Seamless User Experience

00:09:09 Platforms will control their own stablecoins, allowing for unique programming and blockchain compatibility, with economic benefits passed to users. An interoperability network will enable seamless, one-for-one stablecoin transfers between platforms, without users needing to be aware of the underlying conversions or gas fees. Over time, stablecoins will become core infrastructure, receding into the background as users simply see 'digital dollars' without concern for the issuer.

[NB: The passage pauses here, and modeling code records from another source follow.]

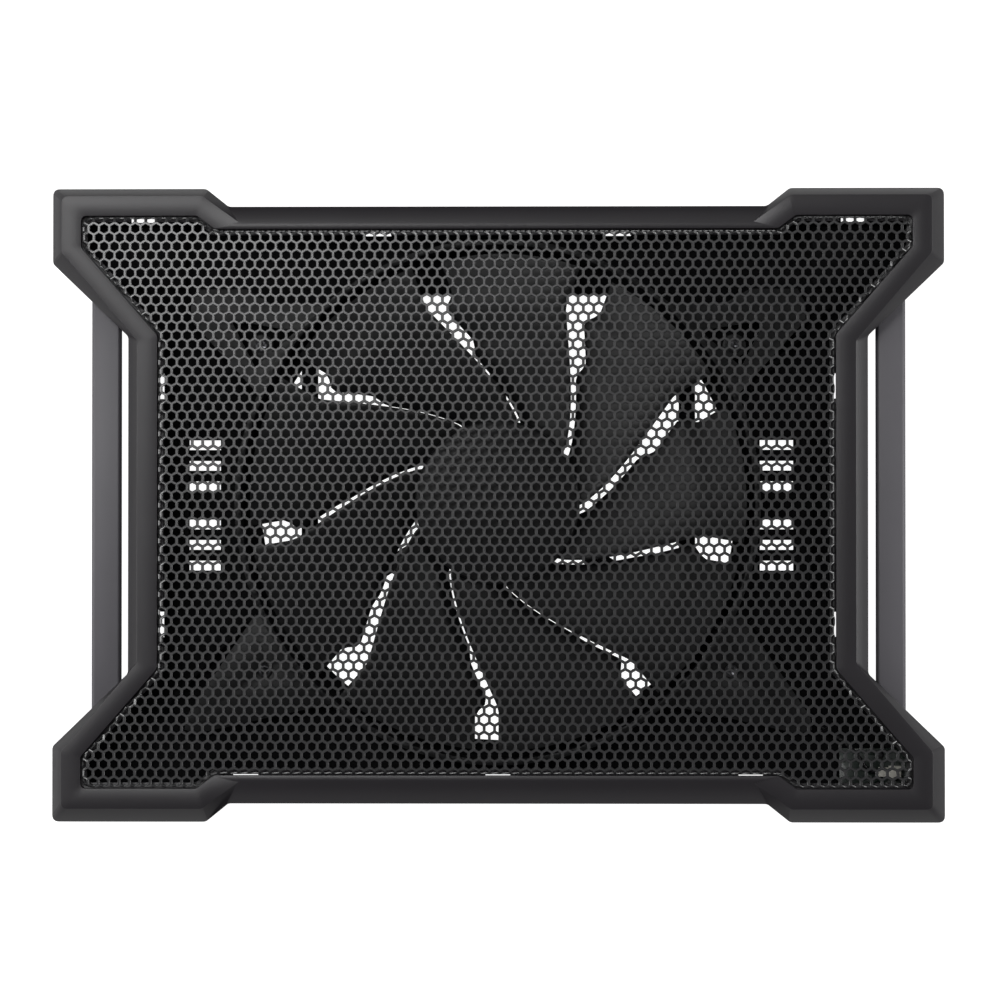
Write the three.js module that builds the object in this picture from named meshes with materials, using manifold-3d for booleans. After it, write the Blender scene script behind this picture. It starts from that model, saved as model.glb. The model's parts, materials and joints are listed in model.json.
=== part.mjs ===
// Laptop cooling pad with one large fan under a perforated steel sheet.
// Millimetres, +X to the right, +Y to the rear, +Z up, origin in the middle of the table plane.
import * as THREE from 'three';
import { mergeVertices } from 'three/addons/utils/BufferGeometryUtils.js';
import Module from 'manifold-3d';

const wasm = await Module();
wasm.setup();

// ---------------------------------------------------------------- driving dimensions

const WIDTH = 380;
const DEPTH = 270;
const HALF_WIDTH = WIDTH / 2;
const HALF_DEPTH = DEPTH / 2;
const GAP = 0.3;

// Heights
const BASE_BOTTOM = 2.4;
const FLOOR_TOP = 4.6;
const BASE_WALL_TOP = 12.7;
const FRAME_BOTTOM = 13;
const CHAMFER_WING_Z = 17.4;
const CHAMFER_SIDE_Z = 22;
const CHAMFER_MIDDLE_Z = 24.4;
const FRAME_TOP = 27.4;
const PANEL_TOP = 28.4;

// Walls
const BASE_WALL = 2;
const BASE_BEVEL = 1.2;
const FRAME_WALL = 2.2;
const FRAME_CEILING_Z = 22.2;
const CEILING_INSET = 4.8;

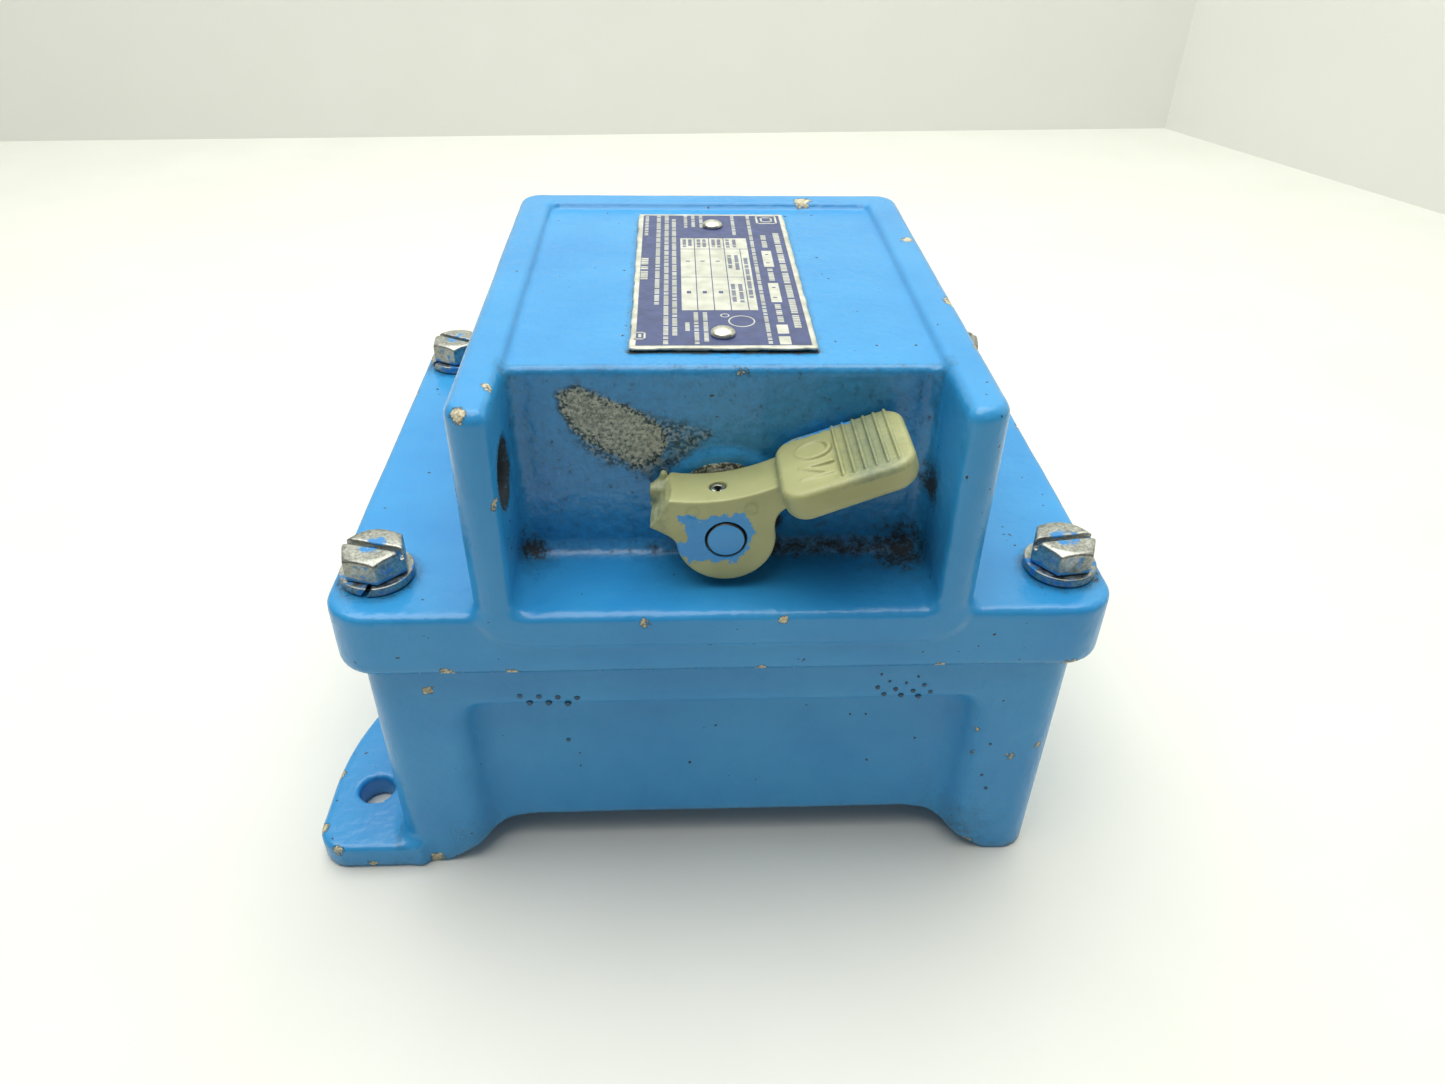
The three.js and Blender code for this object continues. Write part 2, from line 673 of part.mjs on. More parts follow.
function postPlaces() {
  const x = lobeReach * Math.cos(THREE.MathUtils.degToRad(halfThrow));
  return eachSign((side) => [x, side * postOffset]);
}

function switchLid() {
  const lid = box(centred(lidWidth), centred(blockDepth), [blockTop + gap, lidTop]);
  const half = postWidth / 2 + 2 * gap;
  const slots = postPlaces().map(([x, y]) => box([x - half, x + half], [y - half, y + half],
    [blockTop, lidTop + 1]));
  const holes = lidScrewPlaces().map(([x, y]) => rod('z', [x, y, 0],
    blockTop, lidTop + 1, screwShank + gap, 12));
  return cut(lid, ...slots, ...holes);
}

function toggleYoke() {
  const low = lidTop + gap;
  const inner = yokeGauge / 2;
  const outer = inner + yokeThickness;
  const high = toggleZ + togglePinRadius + 3;
  const strap = box(centred(yokeWidth), centred(2 * outer), [low, low + yokeThickness]);
  const ears = eachSign((side) => box(centred(yokeWidth / 2 + 2),
    side < 0 ? [-outer, -inner] : [inner, outer], [low, high]));
  const postHalf = postWidth / 2 + 2 * gap;
  const slots = postPlaces().map(([x, y]) => box([x - postHalf - 2, x + 20], [y - postHalf, y + postHalf],
    [low - 1, low + yokeThickness + 1]));
  const hole = rod('y', [0, 0, toggleZ], ...centred(4 * outer), togglePinRadius + gap, 20);
  return cut(join(strap, ...ears), ...slots, hole);
}

function togglePin() {
  const reach = yokeGauge / 2 + yokeThickness + 1;
  return rod('y', [0, 0, toggleZ], -reach, reach, togglePinRadius, 20);
}

function toggle() {
  const width = yokeGauge - 2;
  const handleWidth = forkWidth + 2;
  const handle = join(
    box(centred(toggleNeck), centred(handleWidth), [0, linkReach]),
    rod('y', [0, 0, linkReach], ...centred(handleWidth), forkTip, 20),
  );
  const lobe = join(
    rod('y', [lobeReach, 0, 0], ...centred(width), lobeRadius, 20),
    box([0, lobeReach], centred(width), centred(1.6 * lobeRadius)),
  );
  const body = join(rod('y', [0, 0, 0], ...centred(width), toggleHubRadius, 28), handle, lobe);
  const bore = rod('y', [0, 0, 0], ...centred(2 * width), togglePinRadius + gap, 20);
  return cut(body, bore).rotate([0, -halfThrow, 0]).translate([0, 0, toggleZ]);
}

function contactCarrier() {
  const postTop = toggleZ + lobeReach * Math.sin(THREE.MathUtils.degToRad(halfThrow)) - lobeRadius - gap;
  const bar = box(centred(carrierWidth), centred(chamberDepth - 2),
    [carrierTop - carrierThickness, carrierTop]);
  const half = postWidth / 2;
  const posts = postPlaces().map(([x, y]) => box([x - half, x + half], [y - half, y + half],
    [carrierTop - 1, postTop]));
  return join(bar, ...posts);
}

function contactTips(xs, y, low, high) {
  return xs.map((x) => rod('z', [x, y, 0], low, high, tipRadius, 16));
}

function contactBridge(y) {
  const low = carrierTop + gap;
  const tipX = bridgeLength / 2 - tipRadius - 0.5;
  const strip = box(centred(bridgeLength), [y - bridgeWidth / 2, y + bridgeWidth / 2],
    [low, low + stripThickness]);
  return join(strip, ...contactTips([-tipX, tipX], y, low + 0.5, bayFloor - tipHeight));
}

function fixedContact(side, y) {
  const tipX = bridgeLength / 2 - tipRadius - 0.5;
  const low = bayFloor + gap;
  const reach = span(side, tipX - tipRadius, blockWidth / 2 - 1);
  const strip = box(reach, [y - bridgeWidth / 2, y + bridgeWidth / 2], [low, low + stripThickness]);
  const tip = contactTips([side * tipX], y, low - tipHeight, low + 0.5);
  const [screwX] = terminalPlaces(side)[0];
  return cut(join(strip, ...tip), rod('z', [screwX, y, 0], low - 1, low + 3, screwShank + gap, 12));
}

function carrierSpring([x, y]) {
  const low = chamberFloor + gap + springWire / 2;
  const high = carrierTop - carrierThickness - gap - springWire / 2;
  const perTurn = 8;
  const steps = springTurns * perTurn;
  const points = Array.from({ length: steps + 1 }, (_, i) => {
    const turn = (i / perTurn) * 2 * Math.PI;
    return new THREE.Vector3(x + springRadius * Math.cos(turn), y + springRadius * Math.sin(turn),
      low + (high - low) * i / steps);
  });
  const path = new THREE.CatmullRomCurve3(points);
  const section = new THREE.Shape().absarc(0, 0, springWire / 2, 0, 2 * Math.PI);
  return solid(new THREE.ExtrudeGeometry(section, {
    steps, curveSegments: 3, bevelEnabled: false, extrudePath: path,
  }));
}

// ---- Assembly -----------------------------------------------------------------------------------

const group = new THREE.Group();

function place(name, manifold, material) {
  const mesh = new THREE.Mesh(toGeometry(manifold), material);
  mesh.name = name;
  group.add(mesh);
}

place('base_housing', base(), blueEnamel);
place('cover', cover(), blueEnamel);
boltPlaces().forEach(([name, x, y]) => {
  place(`cover_bolt_${name}`, coverBolt(x, y), zincSteel);
  place(`lock_washer_${name}`, lockWasher(x, y), zincSteel);
});
place('nameplate', nameplate(), plateInk);
rivetPlaces().forEach((y, i) => place(`nameplate_rivet_${i + 1}`, rivet(y), bareAluminium));

place('shaft_bushing', shaftBushing(), bareAluminium);
place('operating_shaft', operatingShaft(), darkSteel);
place('lever', lever(), nylon);
place('lever_roll_pin', leverPin(), darkSteel);
place('shaft_retaining_ring', retainingRing(), zincSteel);
place('shaft_crank', crank(), zincSteel);
place('crank_pin', crankPin(), darkSteel);

place('switch_block', switchBlock(), phenolic);
place('switch_lid', switchLid(), phenolic);
lidScrewPlaces().forEach((at, i) => place(`lid_screw_${i + 1}`, panScrew(at, lidTop, 14), zincSteel));
mountScrewPlaces().forEach((at, i) => {
  place(`switch_mount_screw_${i + 1}`, panScrew(at, cavityFloor + gap + earThickness, 11), zincSteel);
});
place('toggle_yoke', toggleYoke(), zincSteel);
place('toggle_pin', togglePin(), darkSteel);
place('toggle', toggle(), redMoulding);
place('contact_carrier', contactCarrier(), phenolic);
poles().forEach((y, i) => {
  place(`contact_bridge_${i + 1}`, contactBridge(y), copper);
  place(`line_contact_${i + 1}`, fixedContact(1, y), brass);
  place(`load_contact_${i + 1}`, fixedContact(-1, y), brass);
});
eachSign((side) => terminalPlaces(side).forEach((at, i) => {
  const seat = bayFloor + gap + stripThickness;
  place(`${side > 0 ? 'line' : 'load'}_screw_${i + 1}`, panScrew(at, seat, 8), zincSteel);
}));
eachSign((side) => {
  const name = side < 0 ? 'front' : 'rear';
  place(`carrier_spring_${name}`, carrierSpring([0, side * postOffset]), zincSteel);
});
place('ground_screw', panScrew(groundScrewPlace(), cavityFloor, 3.5), greenSteel);

export default group;
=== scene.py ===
"""Looks of a manual motor switch in a cast hazardous-location enclosure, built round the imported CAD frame.

The castings, lever, bolts and nameplate are distance fields: a formula gives each point's distance from
the surface, in millimetres, and surface_net() puts a mesh where it is zero. Washers, pin, springs, shaft
and rivets are rings of points, and printed marks are boxes.
"""

import functools
import json
import math

import bmesh
import bpy
import numpy as np
from mathutils import Matrix, Vector


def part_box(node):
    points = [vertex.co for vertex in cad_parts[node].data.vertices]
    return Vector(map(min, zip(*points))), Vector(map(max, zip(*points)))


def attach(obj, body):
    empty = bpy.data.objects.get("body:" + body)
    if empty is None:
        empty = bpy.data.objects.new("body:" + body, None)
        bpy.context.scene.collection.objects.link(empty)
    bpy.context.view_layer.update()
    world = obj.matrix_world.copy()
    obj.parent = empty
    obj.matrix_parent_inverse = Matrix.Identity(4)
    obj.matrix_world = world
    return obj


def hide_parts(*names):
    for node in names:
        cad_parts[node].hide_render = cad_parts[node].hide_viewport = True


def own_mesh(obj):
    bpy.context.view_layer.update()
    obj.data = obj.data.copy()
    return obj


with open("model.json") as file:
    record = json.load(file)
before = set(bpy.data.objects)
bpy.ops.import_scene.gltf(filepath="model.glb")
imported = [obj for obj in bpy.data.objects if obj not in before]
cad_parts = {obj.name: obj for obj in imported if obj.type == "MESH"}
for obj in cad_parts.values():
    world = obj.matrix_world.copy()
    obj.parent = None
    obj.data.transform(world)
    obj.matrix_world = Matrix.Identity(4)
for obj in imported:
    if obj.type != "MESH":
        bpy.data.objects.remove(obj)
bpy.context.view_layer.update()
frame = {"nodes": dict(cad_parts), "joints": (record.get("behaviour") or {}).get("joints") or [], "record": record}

MM = 0.001
ENCLOSURE, LEVER_BODY = "enclosure", "lever_assembly"


# ---- Places read from the frame, in millimetres --------------------

def box_mm(node):
    """Lowest and highest corner of a CAD node, in millimetres."""
    low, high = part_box(node)
    return np.array(low) / MM, np.array(high) / MM


COVER_LOW, COVER_HIGH = box_mm("cover")
BASE_LOW, BASE_HIGH = box_mm("base_housing")
PLATE_LOW, PLATE_HIGH = box_mm("nameplate")
BLOCK_GAP = 0.3
CORNERS = ("front_left", "front_right", "back_left", "back_right")
BOLTS = {corner: box_mm(f"cover_bolt_{corner}") for corner in CORNERS}
WASHERS = {corner: box_mm(f"lock_washer_{corner}") for corner in CORNERS}
RIVETS = [box_mm(f"nameplate_rivet_{i}") for i in (1, 2)]
SWING = next(joint for joint in frame["joints"] if joint["name"] == "lever_swing")
PIVOT = np.array(SWING["pos_m"]) / MM
SHAFT_LOW, SHAFT_HIGH = box_mm("operating_shaft")
BUSHING_FRONT = box_mm("shaft_bushing")[0][1]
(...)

Security and Control Benefits

00:17:24 Managing reserves, ensuring liquidity, and maintaining security are core aspects of Bridge's product, developed over two and a half years with BlackRock as a primary treasury partner and multiple core banks. Bridge utilizes audited standard smart contracts to ensure that tokenized dollars never exceed actual dollar reserves. A key benefit of self-issuance is enhanced control; for example, a neobank using Bridge was able to remotely burn and recover a customer's funds after they lost multi-sig wallet keys, a capability not available with third-party issued stablecoins.

Impact and Future Outlook

00:21:50 The Stripe acquisition accelerated Bridge's adoption curve, shifting focus from early adopters to large fintechs, e-commerce companies, and banks. This regulatory momentum indicates a growing consensus that stablecoins are beneficial for global money movement. The future will see steady but dramatic progress, with 10-20% of global money movement potentially shifting to tokenized rails in the next 1-3 years, making stablecoins foundational infrastructure for various applications, including AI-driven payments and enhanced financial inclusion globally.